### Aim
Within the entries below, find the portion that opens with the line containing "What FreeCAD Python" and closes with the line containing "return start +". Retype that portion exactly and only.

### Material provided
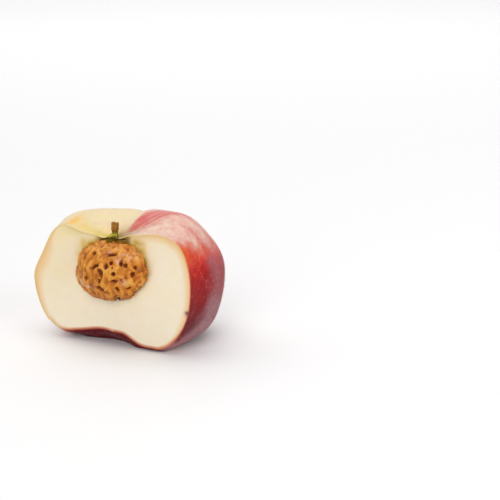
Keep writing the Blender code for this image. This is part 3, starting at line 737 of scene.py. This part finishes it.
def makeFlesh(points, faces, way, normals, loop, material):
    outer = inward(points, normals, loop, peel["fleshUnder"])
    edge = outer[loop]
    middle = np.array([0.0, 0.0, stone["height"]])
    angle = np.arctan2(edge[:, 2] - middle[2], edge[:, 0] - middle[0])
    turning = np.diff(np.unwrap(angle))
    print("outline seen from the stone turns one way:", bool(np.all(turning > 0) or np.all(turning < 0)))
    spoke = np.stack([np.cos(angle), 0 * angle, np.sin(angle)], -1)
    socket = middle + spoke * socketReach(angle)[:, None]
    length = np.linalg.norm(edge - socket, axis=1)
    rings, back = flesh["rings"], flesh["socketRings"]
    layers = [outer]
    for ring in range(1, rings + 1):  # the cut, from the skin to the stone
        share = 0.5 - 0.5 * math.cos(math.pi * ring / rings)
        row = edge + (socket - edge) * share
        fromSkin = length * share
        fromStone = length * (1 - share)
        row[:, 1] = (-flesh["bulge"] * (1 - np.exp(-fromSkin / flesh["bulgeRun"]))
                     + flesh["curl"] * np.exp(-fromStone / flesh["curlRun"])
                     - flesh["torn"] * smooth(noiseAt(row, 0.9, 23), -0.2, 0.6) * bell(fromStone, 0.7, 0.8)
                     + flesh["wave"] * noiseAt(row, 7.0, 8) * smooth(fromSkin, 0, 1))
        layers.append(row)
    deep = stone["half"][1] + stone["gap"]
    for ring in range(1, back):  # the socket behind the stone
        lean = math.pi / 2 * ring / back
        row = middle + (layers[rings] - middle) * [math.cos(lean), 0, math.cos(lean)]
        row[:, 1] = flesh["curl"] + deep * math.sin(lean)
        layers.append(row)
    layers.append((middle + [0, deep, 0])[None, :])
    whole = np.vstack(layers)
    count = len(loop)
    total = len(outer)
    quads = []
    upper = np.array(loop)
    for ring in range(rings + back - 1):
        lower = total + ring * count + np.arange(count)
        quads += zip(upper, np.roll(upper, -1), np.roll(lower, -1), lower)
        upper = lower
    quads += [(a, b, len(whole) - 1) for a, b in zip(upper, np.roll(upper, -1))]
    zones = fleshZones(whole, slice(total, total + rings * count), edge, socket,
                       skinZones(points, way)["red"][loop])
    return faceOut(makeObject("flesh", whole, faces + quads, material, zones))


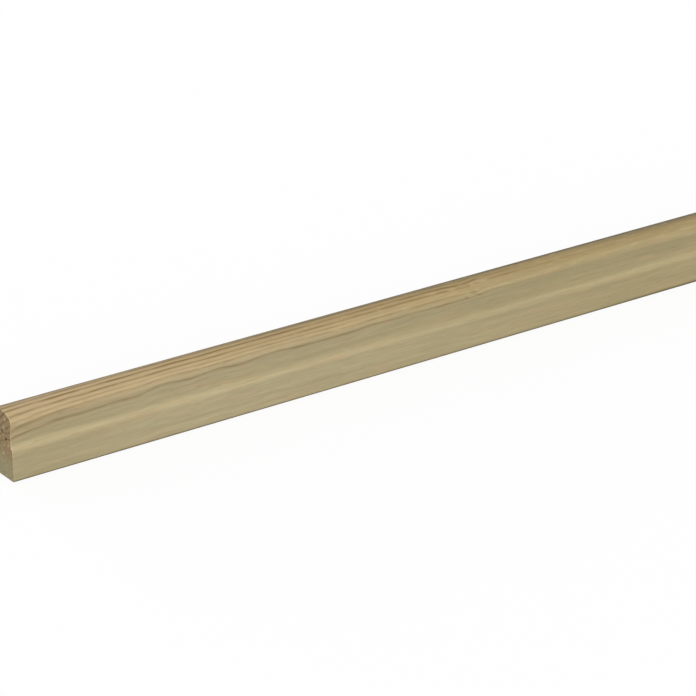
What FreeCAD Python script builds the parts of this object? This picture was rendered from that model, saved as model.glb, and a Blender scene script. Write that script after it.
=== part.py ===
# A length of planed pine profile moulding: one piece of stock, standing on its bottom edge.
# Millimetres. X runs along the length, and +Z is up. The moulded face looks along -Y, and the plain back
# along +Y. The origin is at the middle of the bottom edge.
import FreeCAD
import Part
import math
import os

# The strip as a whole
length = 2400.0
thickness = 18.0
height = 44.0

# The hollow across the middle of the face
hollow_level = 25.0         # its deepest line, above the bottom edge
hollow_depth = 1.8          # its deepest line, behind the flat band below it
hollow_foot_radius = 6.5    # its tight lower curve, and the upper one follows from the nose
lip_radius = 5.0            # the soft edge between the flat band and the hollow

# The rounded nose above the hollow
nose_radius = 5.3
nose_setback = 0.4          # its foremost line, behind the flat band

# The crowned top, from the nose to the back
crown_radius = 34.0
crest_from_back = 3.0       # its highest line, in front of the back

# The planed square edges of the bottom and the back
edge_radius = 0.6


def spot(setback, level):
    """A point of the section: setback behind the flat band, level above the bottom edge."""
    return FreeCAD.Vector(0, setback, level)


def towards(start, target, distance):
    """The point that lies the given distance from start, in the direction of target."""
    return start + (target - start).normalize() * distance


def arc(start, centre, end):
    """The shorter arc around centre from start to end."""
    radius = start.distanceToPoint(centre)
    middle = towards(centre, (start + end) * 0.5, radius)
    return Part.Arc(start, middle, end).toShape()


def line(start, end):
    return Part.LineSegment(start, end).toShape()


def level_gap(centre_distance, setback_gap):
    """How far apart in level two centres lie, from their distance and their gap in setback."""
    return math.sqrt(centre_distance ** 2 - setback_gap ** 2)


def nose_and_crown():
    """The centres of the nose and of the crown, which touch each other from inside."""
    crown = spot(thickness - crest_from_back, height - crown_radius)
    nose_centre_setback = nose_setback + nose_radius
    rise = level_gap(crown_radius - nose_radius, crown.y - nose_centre_setback)
    return spot(nose_centre_setback, crown.z + rise), crown


def hollow_and_lip():
    """The centres of the hollow's lower curve and of the lip, which touch from outside."""
    foot = spot(hollow_depth - hollow_foot_radius, hollow_level)
    drop = level_gap(hollow_foot_radius + lip_radius, lip_radius - foot.y)
    return foot, spot(lip_radius, hollow_level - drop)


def hollow_top_radius(nose):
    """The radius of the hollow's long upper curve, which starts upright and runs into the nose."""
    setback_gap = nose.y - hollow_depth
    rise = nose.z - hollow_level
    return (rise ** 2 + setback_gap ** 2 - nose_radius ** 2) / (2 * (nose_radius - setback_gap))


def face_edges():
    """The moulded face and the crowned top, from the flat band's foot up to the back."""
    nose, crown = nose_and_crown()
    foot, lip = hollow_and_lip()
    top_radius = hollow_top_radius(nose)
    top = spot(hollow_depth - top_radius, hollow_level)
    back_edge_setback = thickness - edge_radius
    back_edge_rise = level_gap(crown_radius - edge_radius, back_edge_setback - crown.y)
    back_edge = spot(back_edge_setback, crown.z + back_edge_rise)

    band_foot = spot(0, edge_radius)
    band_top = spot(0, lip.z)
    lip_to_hollow = towards(lip, foot, lip_radius)
    deepest = spot(hollow_depth, hollow_level)
    hollow_to_nose = towards(nose, top, nose_radius)
    nose_to_crown = towards(crown, nose, crown_radius)
    crest = spot(crown.y, height)
    crown_to_back = towards(crown, back_edge, crown_radius)
    back_top = spot(thickness, back_edge.z)
    return [
        line(band_foot, band_top),
        arc(band_top, lip, lip_to_hollow),
        arc(lip_to_hollow, foot, deepest),
        arc(deepest, top, hollow_to_nose),
        arc(hollow_to_nose, nose, nose_to_crown),
        arc(nose_to_crown, crown, crest),
        arc(crest, crown, crown_to_back),
        arc(crown_to_back, back_edge, back_top),
    ]


def back_and_bottom_edges(back_top, band_foot):
    """The plain back and bottom, with their planed edges."""
    back_centre = spot(thickness - edge_radius, edge_radius)
    front_centre = spot(edge_radius, edge_radius)
    back_foot = spot(thickness, edge_radius)
    bottom_back = spot(thickness - edge_radius, 0)
    bottom_front = spot(edge_radius, 0)
    return [
        line(back_top, back_foot),
        arc(back_foot, back_centre, bottom_back),
        line(bottom_back, bottom_front),
        arc(bottom_front, front_centre, band_foot),
    ]


def moulding():
    """The section drawn out along the length, and set with its bottom edge about the origin."""
    edges = face_edges()
    edges += back_and_bottom_edges(edges[-1].Vertexes[-1].Point, edges[0].Vertexes[0].Point)
    section = Part.Face(Part.Wire(edges))
    strip = section.extrude(FreeCAD.Vector(length, 0, 0))
    strip.translate(FreeCAD.Vector(-length / 2, -thickness / 2, 0))
    return strip


os.makedirs("parts", exist_ok=True)
strip = moulding()
strip.exportStep("parts/moulding.step")
box = strip.BoundBox
sizes = [round(size, 3) for size in (box.XLength, box.YLength, box.ZLength)]
print("moulding, mm:", sizes, "valid:", strip.isValid())
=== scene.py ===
import math

import bmesh
import bpy
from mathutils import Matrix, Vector, noise


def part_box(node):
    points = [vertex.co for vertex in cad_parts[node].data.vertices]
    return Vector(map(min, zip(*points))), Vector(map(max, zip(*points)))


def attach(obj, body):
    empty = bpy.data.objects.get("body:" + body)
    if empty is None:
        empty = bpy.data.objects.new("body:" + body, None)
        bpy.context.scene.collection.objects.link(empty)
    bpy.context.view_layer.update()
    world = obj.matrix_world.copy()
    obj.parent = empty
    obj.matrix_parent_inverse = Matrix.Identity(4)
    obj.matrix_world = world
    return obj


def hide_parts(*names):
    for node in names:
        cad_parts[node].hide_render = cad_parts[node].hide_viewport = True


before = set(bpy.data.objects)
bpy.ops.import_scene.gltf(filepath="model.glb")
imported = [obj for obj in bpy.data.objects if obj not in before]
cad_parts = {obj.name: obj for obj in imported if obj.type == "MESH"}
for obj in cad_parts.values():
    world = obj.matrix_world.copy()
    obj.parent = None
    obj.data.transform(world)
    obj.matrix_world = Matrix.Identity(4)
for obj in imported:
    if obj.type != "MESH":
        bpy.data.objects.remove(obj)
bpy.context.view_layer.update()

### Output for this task
What FreeCAD Python script builds the parts of this object? This picture was rendered from that model, saved as model.glb, and a Blender scene script. Write that script after it.
=== part.py ===
# A length of planed pine profile moulding: one piece of stock, standing on its bottom edge.
# Millimetres. X runs along the length, and +Z is up. The moulded face looks along -Y, and the plain back
# along +Y. The origin is at the middle of the bottom edge.
import FreeCAD
import Part
import math
import os

# The strip as a whole
length = 2400.0
thickness = 18.0
height = 44.0

# The hollow across the middle of the face
hollow_level = 25.0         # its deepest line, above the bottom edge
hollow_depth = 1.8          # its deepest line, behind the flat band below it
hollow_foot_radius = 6.5    # its tight lower curve, and the upper one follows from the nose
lip_radius = 5.0            # the soft edge between the flat band and the hollow

# The rounded nose above the hollow
nose_radius = 5.3
nose_setback = 0.4          # its foremost line, behind the flat band

# The crowned top, from the nose to the back
crown_radius = 34.0
crest_from_back = 3.0       # its highest line, in front of the back

# The planed square edges of the bottom and the back
edge_radius = 0.6


def spot(setback, level):
    """A point of the section: setback behind the flat band, level above the bottom edge."""
    return FreeCAD.Vector(0, setback, level)


def towards(start, target, distance):
    """The point that lies the given distance from start, in the direction of target."""
    return start + (target - start).normalize() * distance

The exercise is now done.